Paulina Mair bemerkte am Ende aus der Sicht einer der beiden Regierungsparteien: "Mich beschäftigt noch immer, dass wir es nicht geschafft haben, zwei Drittel der Abgeordneten zu gewinnen. Es fehlten nur zwei Stimmen. " Veronika Schaipp fasste zusammen: "Als 51-jährige Bankkauffrau in der Bewahrungspartei war es für mich spannend, die Sicht eines anderen zu vertreten. Ich hatte Probleme, im Sinne der Partei zu argumentieren, weil ich selbst anders dachte. Mir wurde bewusst, dass ich es wichtig fände, dass Jugendliche mehr Mitspracherecht erhielten. Es erscheint mir notwendig, dass Abgeordnete versuchen, die Anliegen ihrer Partei durchzubringen und nicht für ihre eigenen Anliegen kämpfen. " Abschließend waren sich die Schülerinnen einig: Das Planspiel war anstrengend, habe aber viel Spaß gemacht. Michelle Gottwald ergänzte: "Unsere Mitschülerinnen werden uns nicht glauben, wenn wir erzählen, was wir gemacht haben. "

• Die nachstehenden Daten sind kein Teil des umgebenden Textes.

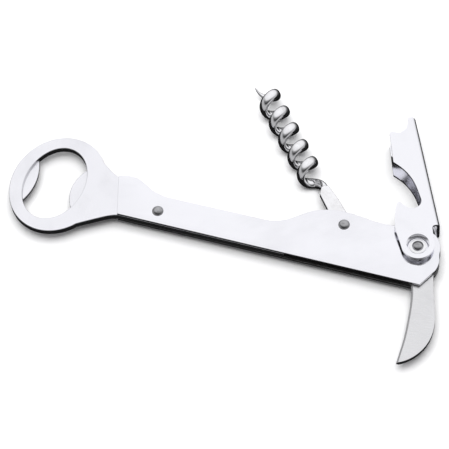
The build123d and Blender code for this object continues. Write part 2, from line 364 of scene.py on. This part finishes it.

Überraschend bekamen die Schülerinnen dann die Möglichkeit, sich mit echten Politikern zu vergleichen: Sie durften abends auf der Tribüne des Bundestages Platz nehmen und der von der AfD geforderten Aktuellen Stunde zum Fall Billy Six beiwohnen. Hier erfuhren sie, wie unterschiedlich Politiker aus den verschiedenen Parteien ihre Reden hielten. Frederike Suermann kommentierte: "In der Aktuellen Stunde stellen die Abgeordneten ausschließlich ihre Position dar und scheuten dabei auch vor groben Beschuldigungen nicht zurück. " Den Schülerinnen wurde klar, dass es in den Debatten nicht wie im Ausschuss darum ging, einen Kompromiss zu finden, sondern die Haltung der eigenen Partei der Bevölkerung klar zu machen.

Dem Tag der Politik folgte ein Tag der Geschichte. Jetzt besuchten die Schülerinnen das ehemalige Ministerium für Staatssicherheit und die Gedenkstätte Hohenschönhausen. Tief betroffen lauschten die Mädchen den Schilderungen von zwei Häftlingen, die in DDR-Zeiten dort einsaßen und schließlich von der BRD freigekauft wurden. Mit einem Besuch im Reichstag und im Tränenpalast, heute Symbol der deutschen Teilung, früher Abfertigungshalle für die DDR-Ausreise, endete der Ausflug in die deutsch-deutsche Geschichte.